Sechs Messen an Ostern und Weihnachten
In den neun Jahren seiner Tätigkeit hat Giuseppe Raccuglia die Kirchenmusikpraxis im Pastoralraum Brugg-Windisch mit der Schola Gregoriana, der Chorgemeinschaft Brugg-Windisch, dem Franziskuschor Schinznach und seinen Orgelkonzerten stark geprägt und ihr zahlreiche neue Impulse verliehen. Das gilt besonders für das aktuelle Projekt. In den Gottesdiensten zu Ostern und Weihnachten erklingt jeweils eine von sechs wiederentdeckten Messen des italienischen Komponisten Giovanni Battista Bas-sani.
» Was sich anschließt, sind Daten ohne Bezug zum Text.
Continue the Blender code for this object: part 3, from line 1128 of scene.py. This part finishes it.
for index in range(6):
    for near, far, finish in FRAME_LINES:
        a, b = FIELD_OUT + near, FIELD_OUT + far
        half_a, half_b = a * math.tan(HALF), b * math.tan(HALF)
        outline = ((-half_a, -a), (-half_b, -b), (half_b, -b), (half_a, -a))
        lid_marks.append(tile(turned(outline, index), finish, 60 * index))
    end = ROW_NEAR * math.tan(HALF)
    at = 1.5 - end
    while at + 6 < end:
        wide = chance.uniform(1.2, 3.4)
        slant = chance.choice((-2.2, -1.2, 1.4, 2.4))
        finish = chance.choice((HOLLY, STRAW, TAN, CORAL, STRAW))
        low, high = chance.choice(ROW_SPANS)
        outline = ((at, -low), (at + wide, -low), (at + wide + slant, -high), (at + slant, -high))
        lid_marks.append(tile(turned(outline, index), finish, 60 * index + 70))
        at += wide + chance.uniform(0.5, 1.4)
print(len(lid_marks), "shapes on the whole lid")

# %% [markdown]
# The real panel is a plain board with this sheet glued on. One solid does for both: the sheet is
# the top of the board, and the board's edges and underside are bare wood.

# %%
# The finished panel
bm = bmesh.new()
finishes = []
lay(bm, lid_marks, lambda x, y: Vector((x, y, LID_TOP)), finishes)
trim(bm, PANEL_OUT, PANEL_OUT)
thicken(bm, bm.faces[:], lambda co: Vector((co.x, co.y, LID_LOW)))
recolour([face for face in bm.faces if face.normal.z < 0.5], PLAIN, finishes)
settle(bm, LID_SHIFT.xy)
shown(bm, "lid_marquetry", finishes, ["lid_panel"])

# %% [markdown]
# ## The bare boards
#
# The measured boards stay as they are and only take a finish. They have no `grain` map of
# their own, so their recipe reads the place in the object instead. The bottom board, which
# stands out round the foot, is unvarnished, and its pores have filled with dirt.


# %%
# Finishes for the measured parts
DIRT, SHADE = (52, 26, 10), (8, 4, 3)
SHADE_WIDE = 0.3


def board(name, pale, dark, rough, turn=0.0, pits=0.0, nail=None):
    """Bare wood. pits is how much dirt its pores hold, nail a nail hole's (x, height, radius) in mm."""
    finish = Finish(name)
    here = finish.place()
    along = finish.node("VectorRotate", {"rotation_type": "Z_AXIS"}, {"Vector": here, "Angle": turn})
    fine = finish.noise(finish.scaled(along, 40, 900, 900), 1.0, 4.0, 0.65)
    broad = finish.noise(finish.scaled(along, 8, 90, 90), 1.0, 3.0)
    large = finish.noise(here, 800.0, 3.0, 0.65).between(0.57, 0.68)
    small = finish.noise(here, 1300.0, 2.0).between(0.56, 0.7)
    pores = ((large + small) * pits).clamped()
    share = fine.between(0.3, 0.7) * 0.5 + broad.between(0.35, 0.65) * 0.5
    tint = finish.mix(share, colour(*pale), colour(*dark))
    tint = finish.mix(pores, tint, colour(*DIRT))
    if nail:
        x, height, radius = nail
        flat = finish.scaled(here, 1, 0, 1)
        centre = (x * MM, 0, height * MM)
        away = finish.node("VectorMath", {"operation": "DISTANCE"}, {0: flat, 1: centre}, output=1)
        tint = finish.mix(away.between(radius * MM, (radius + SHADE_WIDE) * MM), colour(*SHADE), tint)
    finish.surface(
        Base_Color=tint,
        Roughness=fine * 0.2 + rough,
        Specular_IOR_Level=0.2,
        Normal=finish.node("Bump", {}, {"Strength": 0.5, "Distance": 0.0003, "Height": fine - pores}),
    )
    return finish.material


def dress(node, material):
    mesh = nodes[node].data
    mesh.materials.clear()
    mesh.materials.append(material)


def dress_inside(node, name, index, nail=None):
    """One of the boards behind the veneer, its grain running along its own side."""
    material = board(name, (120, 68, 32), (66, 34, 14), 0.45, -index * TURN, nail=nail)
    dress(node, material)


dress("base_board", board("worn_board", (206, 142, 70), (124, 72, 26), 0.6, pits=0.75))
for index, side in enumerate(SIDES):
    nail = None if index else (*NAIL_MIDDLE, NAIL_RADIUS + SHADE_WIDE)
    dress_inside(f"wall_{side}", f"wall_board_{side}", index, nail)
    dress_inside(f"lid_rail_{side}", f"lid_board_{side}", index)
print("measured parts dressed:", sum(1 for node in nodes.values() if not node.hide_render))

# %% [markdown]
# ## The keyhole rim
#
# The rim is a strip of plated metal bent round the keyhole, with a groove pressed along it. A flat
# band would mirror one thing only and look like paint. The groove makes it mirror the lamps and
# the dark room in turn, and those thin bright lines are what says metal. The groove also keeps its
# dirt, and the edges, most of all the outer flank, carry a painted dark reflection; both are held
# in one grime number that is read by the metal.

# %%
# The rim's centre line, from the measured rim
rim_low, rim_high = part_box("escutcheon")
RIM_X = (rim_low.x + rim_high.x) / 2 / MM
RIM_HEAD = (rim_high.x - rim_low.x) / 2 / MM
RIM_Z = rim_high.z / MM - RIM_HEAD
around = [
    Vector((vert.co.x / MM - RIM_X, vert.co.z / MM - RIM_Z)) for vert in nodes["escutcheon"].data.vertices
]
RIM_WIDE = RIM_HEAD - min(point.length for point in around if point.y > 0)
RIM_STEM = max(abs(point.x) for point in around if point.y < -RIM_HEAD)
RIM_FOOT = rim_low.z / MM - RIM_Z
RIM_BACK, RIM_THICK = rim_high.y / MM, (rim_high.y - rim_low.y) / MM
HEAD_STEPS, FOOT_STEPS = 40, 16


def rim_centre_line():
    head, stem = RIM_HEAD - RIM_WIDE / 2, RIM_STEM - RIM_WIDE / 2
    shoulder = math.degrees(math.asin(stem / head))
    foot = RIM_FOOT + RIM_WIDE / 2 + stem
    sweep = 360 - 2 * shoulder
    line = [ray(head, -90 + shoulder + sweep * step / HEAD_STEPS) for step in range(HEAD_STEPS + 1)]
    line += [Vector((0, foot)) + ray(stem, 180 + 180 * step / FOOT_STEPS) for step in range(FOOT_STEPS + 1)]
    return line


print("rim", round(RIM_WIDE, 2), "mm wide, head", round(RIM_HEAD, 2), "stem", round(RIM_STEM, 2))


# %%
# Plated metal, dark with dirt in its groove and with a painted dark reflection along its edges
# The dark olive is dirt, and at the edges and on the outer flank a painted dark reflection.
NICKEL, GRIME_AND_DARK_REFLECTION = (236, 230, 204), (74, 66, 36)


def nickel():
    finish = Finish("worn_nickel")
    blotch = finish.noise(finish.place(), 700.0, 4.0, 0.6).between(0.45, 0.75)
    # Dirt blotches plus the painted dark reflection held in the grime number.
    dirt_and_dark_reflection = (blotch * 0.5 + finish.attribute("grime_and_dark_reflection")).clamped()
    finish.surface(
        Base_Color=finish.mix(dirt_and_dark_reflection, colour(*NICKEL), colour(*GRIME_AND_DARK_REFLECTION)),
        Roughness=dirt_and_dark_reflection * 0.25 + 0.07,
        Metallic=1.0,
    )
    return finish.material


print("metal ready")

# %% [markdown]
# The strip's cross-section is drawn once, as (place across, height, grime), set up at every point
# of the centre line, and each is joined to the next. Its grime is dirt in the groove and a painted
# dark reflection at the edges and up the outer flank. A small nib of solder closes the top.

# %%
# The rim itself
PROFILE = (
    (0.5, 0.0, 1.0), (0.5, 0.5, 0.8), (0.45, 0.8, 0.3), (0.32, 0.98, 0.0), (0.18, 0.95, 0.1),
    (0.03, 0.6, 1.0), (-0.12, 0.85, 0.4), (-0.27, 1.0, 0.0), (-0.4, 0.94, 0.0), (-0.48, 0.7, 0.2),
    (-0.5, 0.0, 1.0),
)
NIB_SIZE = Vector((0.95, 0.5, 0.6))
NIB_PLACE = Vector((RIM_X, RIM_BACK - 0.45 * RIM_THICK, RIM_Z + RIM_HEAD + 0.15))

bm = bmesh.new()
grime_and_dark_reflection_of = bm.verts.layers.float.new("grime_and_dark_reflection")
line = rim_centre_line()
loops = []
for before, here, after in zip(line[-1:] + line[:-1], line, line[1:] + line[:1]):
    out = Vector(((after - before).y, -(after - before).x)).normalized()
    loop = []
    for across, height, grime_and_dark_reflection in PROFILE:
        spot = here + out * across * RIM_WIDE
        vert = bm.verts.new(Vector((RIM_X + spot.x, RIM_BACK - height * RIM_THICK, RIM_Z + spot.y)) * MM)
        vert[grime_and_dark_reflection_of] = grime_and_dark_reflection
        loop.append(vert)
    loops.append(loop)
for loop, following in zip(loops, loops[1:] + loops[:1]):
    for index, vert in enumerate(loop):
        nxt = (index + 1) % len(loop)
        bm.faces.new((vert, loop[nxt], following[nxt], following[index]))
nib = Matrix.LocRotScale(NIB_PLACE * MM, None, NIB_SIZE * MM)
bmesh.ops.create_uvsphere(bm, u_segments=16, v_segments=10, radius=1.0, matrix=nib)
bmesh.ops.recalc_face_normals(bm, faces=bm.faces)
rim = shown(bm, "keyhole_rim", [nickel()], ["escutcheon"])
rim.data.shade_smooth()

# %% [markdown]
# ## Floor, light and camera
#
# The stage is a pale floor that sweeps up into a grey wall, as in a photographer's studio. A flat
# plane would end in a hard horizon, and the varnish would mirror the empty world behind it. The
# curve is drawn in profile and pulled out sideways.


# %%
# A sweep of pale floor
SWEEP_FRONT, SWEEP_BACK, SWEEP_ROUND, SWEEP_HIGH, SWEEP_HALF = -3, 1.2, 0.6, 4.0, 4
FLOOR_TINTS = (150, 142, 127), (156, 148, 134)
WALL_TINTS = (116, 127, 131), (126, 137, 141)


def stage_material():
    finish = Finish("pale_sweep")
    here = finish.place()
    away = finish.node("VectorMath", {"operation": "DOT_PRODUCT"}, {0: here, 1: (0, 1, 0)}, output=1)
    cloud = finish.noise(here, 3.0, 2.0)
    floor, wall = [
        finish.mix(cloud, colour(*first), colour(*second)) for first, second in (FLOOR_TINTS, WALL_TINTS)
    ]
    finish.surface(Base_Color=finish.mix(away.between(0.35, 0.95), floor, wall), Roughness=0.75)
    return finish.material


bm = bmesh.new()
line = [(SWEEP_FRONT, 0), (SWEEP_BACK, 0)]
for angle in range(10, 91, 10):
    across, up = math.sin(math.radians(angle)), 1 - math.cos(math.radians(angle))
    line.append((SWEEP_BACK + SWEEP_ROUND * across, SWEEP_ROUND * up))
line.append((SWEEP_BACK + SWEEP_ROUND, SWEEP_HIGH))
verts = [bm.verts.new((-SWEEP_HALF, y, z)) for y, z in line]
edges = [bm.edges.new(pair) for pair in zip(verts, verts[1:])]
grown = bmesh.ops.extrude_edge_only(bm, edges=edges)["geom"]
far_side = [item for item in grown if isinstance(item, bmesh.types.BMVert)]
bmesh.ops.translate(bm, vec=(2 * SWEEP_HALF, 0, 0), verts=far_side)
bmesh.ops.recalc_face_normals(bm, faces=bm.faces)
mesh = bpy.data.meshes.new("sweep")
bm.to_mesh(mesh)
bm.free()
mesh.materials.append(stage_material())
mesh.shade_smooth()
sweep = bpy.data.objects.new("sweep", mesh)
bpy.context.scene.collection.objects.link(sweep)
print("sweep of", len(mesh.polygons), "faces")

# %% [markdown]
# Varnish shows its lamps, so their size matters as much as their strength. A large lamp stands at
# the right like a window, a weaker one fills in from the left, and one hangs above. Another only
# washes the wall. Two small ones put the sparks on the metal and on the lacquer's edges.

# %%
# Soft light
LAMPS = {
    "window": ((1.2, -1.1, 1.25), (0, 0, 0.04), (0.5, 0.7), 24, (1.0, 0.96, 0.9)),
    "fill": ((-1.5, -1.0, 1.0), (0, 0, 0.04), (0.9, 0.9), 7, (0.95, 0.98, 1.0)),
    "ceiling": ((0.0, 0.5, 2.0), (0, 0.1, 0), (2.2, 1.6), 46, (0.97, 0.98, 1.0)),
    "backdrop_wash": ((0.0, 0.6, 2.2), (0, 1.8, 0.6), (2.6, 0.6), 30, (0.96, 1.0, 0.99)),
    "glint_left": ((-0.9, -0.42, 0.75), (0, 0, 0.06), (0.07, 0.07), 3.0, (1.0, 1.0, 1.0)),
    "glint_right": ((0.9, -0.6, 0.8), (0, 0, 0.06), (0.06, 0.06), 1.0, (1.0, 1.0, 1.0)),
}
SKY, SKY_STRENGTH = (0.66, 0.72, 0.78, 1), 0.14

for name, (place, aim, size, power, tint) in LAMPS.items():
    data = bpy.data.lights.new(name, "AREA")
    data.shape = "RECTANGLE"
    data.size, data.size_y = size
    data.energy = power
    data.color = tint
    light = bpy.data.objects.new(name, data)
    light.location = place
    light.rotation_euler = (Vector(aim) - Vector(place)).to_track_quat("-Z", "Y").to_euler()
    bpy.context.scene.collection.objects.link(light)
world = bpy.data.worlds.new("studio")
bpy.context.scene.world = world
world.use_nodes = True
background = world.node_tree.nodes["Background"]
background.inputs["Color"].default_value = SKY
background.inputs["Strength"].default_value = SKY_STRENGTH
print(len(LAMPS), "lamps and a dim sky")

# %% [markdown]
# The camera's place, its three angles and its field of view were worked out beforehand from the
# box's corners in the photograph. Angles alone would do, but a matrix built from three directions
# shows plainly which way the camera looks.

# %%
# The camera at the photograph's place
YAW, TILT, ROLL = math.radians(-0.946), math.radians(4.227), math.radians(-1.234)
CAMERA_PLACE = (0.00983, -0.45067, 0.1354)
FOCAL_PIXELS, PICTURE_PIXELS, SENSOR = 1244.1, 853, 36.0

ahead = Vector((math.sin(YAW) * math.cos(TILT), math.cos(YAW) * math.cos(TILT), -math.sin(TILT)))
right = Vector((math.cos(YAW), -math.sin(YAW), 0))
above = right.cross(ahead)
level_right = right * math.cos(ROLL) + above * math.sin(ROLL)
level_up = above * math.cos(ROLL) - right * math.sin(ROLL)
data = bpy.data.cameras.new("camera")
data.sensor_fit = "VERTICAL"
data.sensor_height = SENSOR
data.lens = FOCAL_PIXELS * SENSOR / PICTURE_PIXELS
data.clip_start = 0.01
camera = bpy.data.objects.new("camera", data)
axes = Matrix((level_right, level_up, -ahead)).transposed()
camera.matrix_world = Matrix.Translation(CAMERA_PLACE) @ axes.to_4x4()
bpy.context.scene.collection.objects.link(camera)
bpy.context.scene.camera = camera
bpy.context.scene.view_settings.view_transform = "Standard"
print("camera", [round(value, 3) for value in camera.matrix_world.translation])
Der Zyklus begann an Ostern 2022 und endet an Weihnachten 2024. Am kommenden Ostersonntag kommt die «Missa Tre» in der Marien-Kirche in Windisch zur Aufführung.
Die Noten konnte Raccuglia nicht einfach bei einem Musikverlag bestellen, weil von den Messen gar keine Partituren existieren. 1709 wurden sie nämlich nur in den Einzelstimmen veröffentlicht – auf insgesamt über 700 Seiten. Raccuglia muss deshalb die Messen mit allen Chor-, Solo- und Instrumentalstimmen von Grund auf Schritt für Schritt rekonstruieren, eine Riesenarbeit. «Ich enthülle 300 Jahre alte Musik», nennt er das lachend. «Ich finde diese Musik einfach einmalig», erklärt er sein Engagement für diese Sakralmusik aus dem frühen 18. Jahrhundert. Bassani habe sehr innovativ komponiert. Selbst Johann Sebastian Bach habe bei ihm Ideen geholt.
Schweizer Premiere
Ob die Messen von Bassani in Europa nach ihrer Publikation je aufgeführt wurden, liegt im Dunkel der Geschichte. Belegt ist hingegen, dass sie nach 1730 in den Jesuitenmissionen im Tiefland von Bolivien in Südamerika erklangen. Die Noten ruhten bis zur Wiederentdeckung durch Giuseppe Raccuglia in den Archiven. Die Aufführungen am Ostersonntag, an Weihnachten und an den Hochfesten des nächsten Jahres sind deshalb zweifellos Schweizer Premieren.